Video will remain the dominant medium for virtual influencers, and production quality will continue to function as a key differentiator. A poorly rendered character in a premium brand campaign does more damage than good. Studios and agencies that understand both the creative and technical dimensions of this space will be well positioned to help brands navigate it. The same principles that guide video marketing and brand trust apply here: consistency, visual quality, and a clear emotional register all matter, regardless of whether the face on screen belongs to a person or a rendering engine.

How to approach virtual influencers as a brand strategy

For brands considering their first steps, a few principles are worth holding onto. Start with a clear purpose. Virtual influencers work best when there is a coherent character concept behind them, not just a digitally generated face attached to a product. Define the persona's values, aesthetic, and audience before thinking about content output.

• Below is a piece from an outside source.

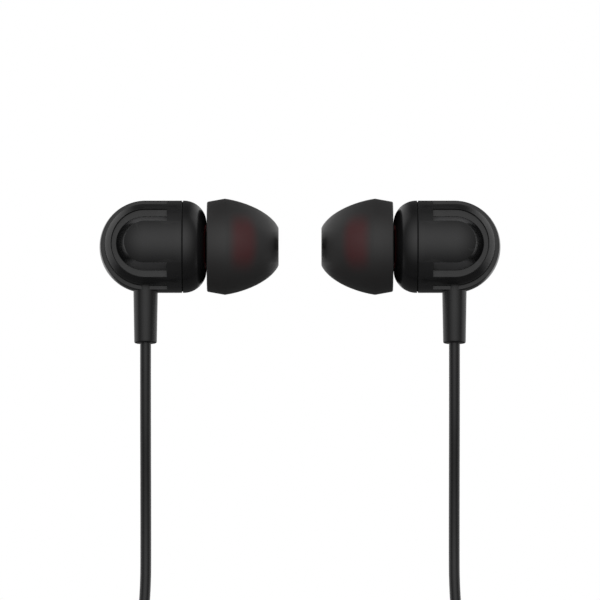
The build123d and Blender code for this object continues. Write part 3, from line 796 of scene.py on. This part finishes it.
def circle_points(half):
    """Where each point of the section meets the collar's circle: itself where it is flush."""
    flush = [i for i, (w, z) in enumerate(half) if abs(hypot(w, z) - BODY_R) < 1e-6]
    ring = list(half)
    for first, last in zip(flush, flush[1:]):
        if last - first < 2:
            continue
        lengths = [0.0]
        for i in range(first, last):
            lengths.append(lengths[-1] + hypot(half[i + 1][0] - half[i][0], half[i + 1][1] - half[i][1]))
        start = atan2(half[first][1], half[first][0])
        end = atan2(half[last][1], half[last][0])
        for i in range(first + 1, last):
            angle = start + (end - start) * lengths[i - first] / lengths[-1]
            ring[i] = (BODY_R * cos(angle), BODY_R * sin(angle))
    return ring


def front_housing_outline():
    """Nose shell, spigot and barbed nozzle, as one closed outline."""
    start = SEAM_REAR + SEAM_GAP
    groove_r = BODY_R - GROOVE_DEPTH
    bend = FRONT_FACE - NOSE_FILLET
    face_r = BODY_R - NOSE_FILLET
    inner_bend = FRONT_CHAMBER_R - face_r
    corners = arc((bend, face_r), NOSE_FILLET, 90, 0, 24)
    corners += [
        (FRONT_FACE, NECK_R, 0.1),
        (BARB_START, NECK_R),
        (BARB_START, BARB_R, 0.08),
        (NOZZLE_END - 0.3, NECK_R),
        (NOZZLE_END, NECK_R - 0.05, 0.05),
        (NOZZLE_END, MESH_R),
        (NOZZLE_END - MESH_THICK, MESH_R),
        (NOZZLE_END - MESH_THICK, NOZZLE_BORE_R),
        (bend + inner_bend, NOZZLE_BORE_R),
    ]
    corners += arc((bend, face_r), inner_bend, 0, 90, 12)
    corners += [
        (SPIGOT_START, FRONT_CHAMBER_R),
        (SPIGOT_START, SPIGOT_R),
        (start - SEAM_GAP + 0.01, SPIGOT_R),
        (start - SEAM_GAP + 0.01, groove_r),
        (start, groove_r),
        (start, BODY_R, 0.03),
    ]
    return rounded(corners)


# Ear tips.
def dome_outline():
    """Skirt and dome of the ear tip, folding into the neck, as one closed outline."""
    lip = 0.24
    widest = (TIP_WIDEST, TIP_R - TIP_MARGIN)
    inner_widest = (TIP_WIDEST, TIP_R - TIP_WALL)
    hollow_end = CORE_FRONT + 0.5
    corners = [(TIP_REAR, TIP_REAR_R - TIP_WALL, 0.1), (TIP_REAR, TIP_REAR_R, lip)]
    corners += bezier(widest, (18.05, 5.69), (21.37, 4.41), (TIP_FRONT - 0.02, TIP_MOUTH_R + 0.05), 28)
    corners += [
        (TIP_FRONT, TIP_MOUTH_R - 0.1, 0.12),
        (TIP_FRONT, TIP_BORE_R, 0.25),
        (CORE_FRONT, TIP_BORE_R),
        (CORE_FRONT, CORE_R),
    ]
    corners += bezier((hollow_end, CORE_R), (20.2, 4.5), (17.9, 5.2), inner_widest, 20)
    return rounded(corners)


def core_outline():
    """Tube of the core, with the step that seats on the barb."""
    return rounded([
        (CORE_REAR, CORE_R, 0.15),
        (CORE_FRONT, CORE_R),
        (CORE_FRONT, TIP_BORE_R),
        (CORE_STEP, TIP_BORE_R),
        (CORE_STEP, CORE_BORE_R),
        (CORE_REAR, CORE_BORE_R, 0.15),
    ])


# Cords.
def coil_points(coil):
    """Control points of a wound coil, spiralling in and out by layers, lifted over its tie."""
    total = coil["turns"] * 360 + coil["leave"] - coil["entry"]
    steps = round(total / 360 * COIL_STEPS)
    span = total / coil["layers"]
    points = []
    for k in range(1, steps):
        turned = total * k / steps
        layer = min(int(turned / span), coil["layers"] - 1)
        along = turned / span - layer
        inward = along if layer % 2 == 0 else 1 - along
        radius = coil["r_out"] + (coil["r_in"] - coil["r_out"]) * inward
        height = coil["d"] / 2 + TURN_PITCH * coil["d"] * (layer + layer_rise(along, span, layer, coil))
        angle = coil["entry"] + turned
        away = (angle - coil["tie"] + 180) % 360 - 180
        height += TIE_THICK * max(0.0, cos(radians(away))) ** 2
        radius /= cos(pi / COIL_STEPS)
        points.append((
            coil["x"] + radius * cos(radians(angle)),
            coil["y"] + radius * sin(radians(angle)),
            height,
        ))
    return points


def layer_rise(along, span, layer, coil):
    """Share of a layer by which the cord has risen, just before it reaches the next one."""
    if layer == coil["layers"] - 1:
        return 0.0
    left = (1 - along) * span
    t = max(0.0, 1 - left / RISE_ANGLE)
    return t * t * (3 - 2 * t)


def add_cord(name, route, diameter, body="earphones"):
    """Smooth cord through a route of control points."""
    data = bpy.data.curves.new(name, "CURVE")
    data.dimensions = "3D"
    spline = data.splines.new("NURBS")
    spline.points.add(len(route) - 1)
    for point, place in zip(spline.points, route):
        point.co = (*place, 1)
    spline.order_u = 3
    spline.use_endpoint_u = True
    spline.resolution_u = 8
    data.bevel_depth = diameter / 2
    data.bevel_resolution = 6
    data.use_fill_caps = True
    cord = bpy.data.objects.new(name, data)
    bpy.context.scene.collection.objects.link(cord)
    data.materials.append(MATERIALS["cord_jacket"])
    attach(cord, body)
    return cord


def other_side(points):
    """Mirror image of a route across the middle plane."""
    return [(-x, y, z) for x, y, z in points]


def branch_route():
    return BRANCH_START + coil_points(BRANCH_COIL) + BRANCH_END


def main_route():
    return MAIN_START + coil_points(MAIN_COIL) + MAIN_END


def add_cords():
    """Left and right branch cords and the main cord."""
    for side in (-1, 1):
        word = "left" if side < 0 else "right"
        route = branch_route() if side < 0 else other_side(branch_route())
        cord = add_cord(f"{word}_branch_cord", route, BRANCH_D)
        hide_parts(f"{word}_cord_upper", f"{word}_cord_coil", f"{word}_cord_lower")
    main = add_cord("main_cord", main_route(), MAIN_D)
    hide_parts("main_cord_upper", "main_cord_coil", "main_cord_lower")


# Strain reliefs follow their cords.
def line_heights(cord_name):
    """The cord's own line as (distance from the bud's axis, height) pairs in millimetres."""
    source = bpy.data.objects[cord_name]
    bare = source.copy()
    bare.data = source.data.copy()
    bare.data.bevel_depth = 0
    mesh = bpy.data.meshes.new_from_object(bare)
    heights = [(-v.co.y / MM, v.co.z / MM - AXIS_Z) for v in mesh.vertices]
    bpy.data.meshes.remove(mesh)
    bpy.data.curves.remove(bare.data)
    return heights


def droop_at(heights, distance):
    """Height of the cord's line at a distance from the bud's axis, relative to that axis."""
    for (d0, h0), (d1, h1) in zip(heights, heights[1:]):
        if d0 <= distance <= d1:
            return h0 + (h1 - h0) * (distance - d0) / (d1 - d0)
    return 0.0


def relief_shape(heights):
    """Tapered sleeve along the cord, bending with its line; its root is inside the housing."""
    root = BODY_R - RELIEF_SUNK
    slope = (RELIEF_END_R - RELIEF_ROOT_R) / (RELIEF_END - root)
    cord_r = BRANCH_D / 2 / MM
    stations = [root + (RELIEF_END - root) * i / 16 for i in range(16)]
    outline = [(d, RELIEF_ROOT_R + slope * (d - root)) for d in stations]
    outline += [(RELIEF_END, RELIEF_END_R, RELIEF_EDGE), (RELIEF_END, cord_r + 0.02, 0.05)]
    outline += [(RELIEF_END - 1, cord_r + 0.02), (root, cord_r + 0.02)]
    vertices, faces = lathe(rounded(outline), True, 96)
    return [(BODY_R + y, -d, z + droop_at(heights, d)) for d, y, z in vertices], faces


def add_buds():
    """All visible shells of both buds."""
    for side in (-1, 1):
        word = "left" if side < 0 else "right"
        heights = line_heights(f"{word}_branch_cord")
        shells = (
            ("rear_housing", rear_housing_shape(), "earphones", "housing_plastic", 0.06),
            ("front_housing", lathe(front_housing_outline(), True), "earphones", "housing_plastic", 0),
            ("ear_tip", lathe(dome_outline(), True, 160), "{}_tip", "silicone_dome", 0),
            ("ear_tip_core", lathe(core_outline(), True), "{}_tip", "silicone_core", 0),
            ("strain_relief", relief_shape(heights), "earphones", "boot_rubber", 0),
        )
        for name, shape, body, slot, bevel in shells:
            bud_piece(side, name, shape, body, slot, name, bevel)


# Ties.
def tie_band(name, coil, mirror, replaced):
    """Flat coated band round a coil's section, with its ends twisted together on top."""
    width = coil["r_out"] - coil["r_in"] + coil["d"]
    height = coil["d"] * (1 + (coil["layers"] - 1) * TURN_PITCH) + TIE_THICK
    middle = (coil["r_in"] + coil["r_out"]) / 2
    half = TIE_THICK / 2
    corner = 0.0008
    w, top = width / 2 + half, height + half
    loop = rounded([(-w, half, corner), (w, half, corner), (w, top, corner), (-w, top, corner)], 6)
    vertices, faces = [], []
    count = len(loop)
    for u, v in loop:
        centre = Vector((0, height / 2))
        out = (Vector((u, v)) - centre).normalized()
        for push, across in ((-half, -1), (half, -1), (half, 1), (-half, 1)):
            vertices.append((u + out.x * push, across * TIE_WIDTH / 2, v + out.y * push))
    for i in range(count):
        j = (i + 1) % count
        for k in range(4):
            n = (k + 1) % 4
            faces.append((4 * i + k, 4 * i + n, 4 * j + n, 4 * j + k))
    add_twist(vertices, faces, top)
    turn = radians(coil["tie"])
    placed = []
    for radial, along, z in vertices:
        x = coil["x"] + (middle + radial) * cos(turn) - along * sin(turn)
        y = coil["y"] + (middle + radial) * sin(turn) + along * cos(turn)
        placed.append((mirror * x, y, z))
    return add_mesh(name, placed, faces, "earphones", "tie", [replaced], 0.05)


def add_twist(vertices, faces, top):
    """Twisted pair of band ends lying on top of the coil."""
    steps, length, thick = 40, 0.007, 0.0006
    for strand in (0, 1):
        base = len(vertices)
        for i in range(steps + 1):
            t = i / steps
            angle = 2 * pi * 2.5 * t + pi * strand
            flare = 1 + 1.5 * max(0, t - 0.8) * 5
            centre_y = 0.00035 * flare * cos(angle)
            centre_z = top + 0.00075 + 0.00035 * sin(angle)
            for k in range(6):
                around = 2 * pi * k / 6
                vertices.append((
                    -length / 2 + length * t,
                    centre_y + thick / 2 * cos(around),
                    centre_z + thick / 2 * sin(around),
                ))
        for i in range(steps):
            for k in range(6):
                n = (k + 1) % 6
                a, b = base + 6 * i, base + 6 * (i + 1)
                faces.append((a + k, a + n, b + n, b + k))
        faces.append(tuple(base + k for k in range(6)))
        faces.append(tuple(base + 6 * steps + k for k in reversed(range(6))))


def add_ties():
    tie_band("left_tie_band", BRANCH_COIL, 1, "left_coil_tie")
    tie_band("right_tie_band", BRANCH_COIL, -1, "right_coil_tie")
    tie_band("main_tie_band", MAIN_COIL, 1, "main_coil_tie")


add_camera()
light_scene()
add_floor()
paint_cad_nodes()
add_cords()
add_buds()
add_ties()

Invest in production quality. The technology is moving fast, but audiences can still detect low-effort renders, and the association with your brand follows. Partner with a production team that understands both the technical requirements and the storytelling fundamentals. And build disclosure into your creative strategy from the start. Being upfront about the artificial nature of your ambassador is not just an ethical obligation in most markets. It is also, increasingly, a trust signal in itself.

The future of virtual influencers will be shaped by the brands willing to engage with the technology thoughtfully rather than reactively. The opportunity is real. So are the risks. The brands that get this right will be those that treat their virtual personas with the same creative seriousness they would extend to any other long-term brand asset.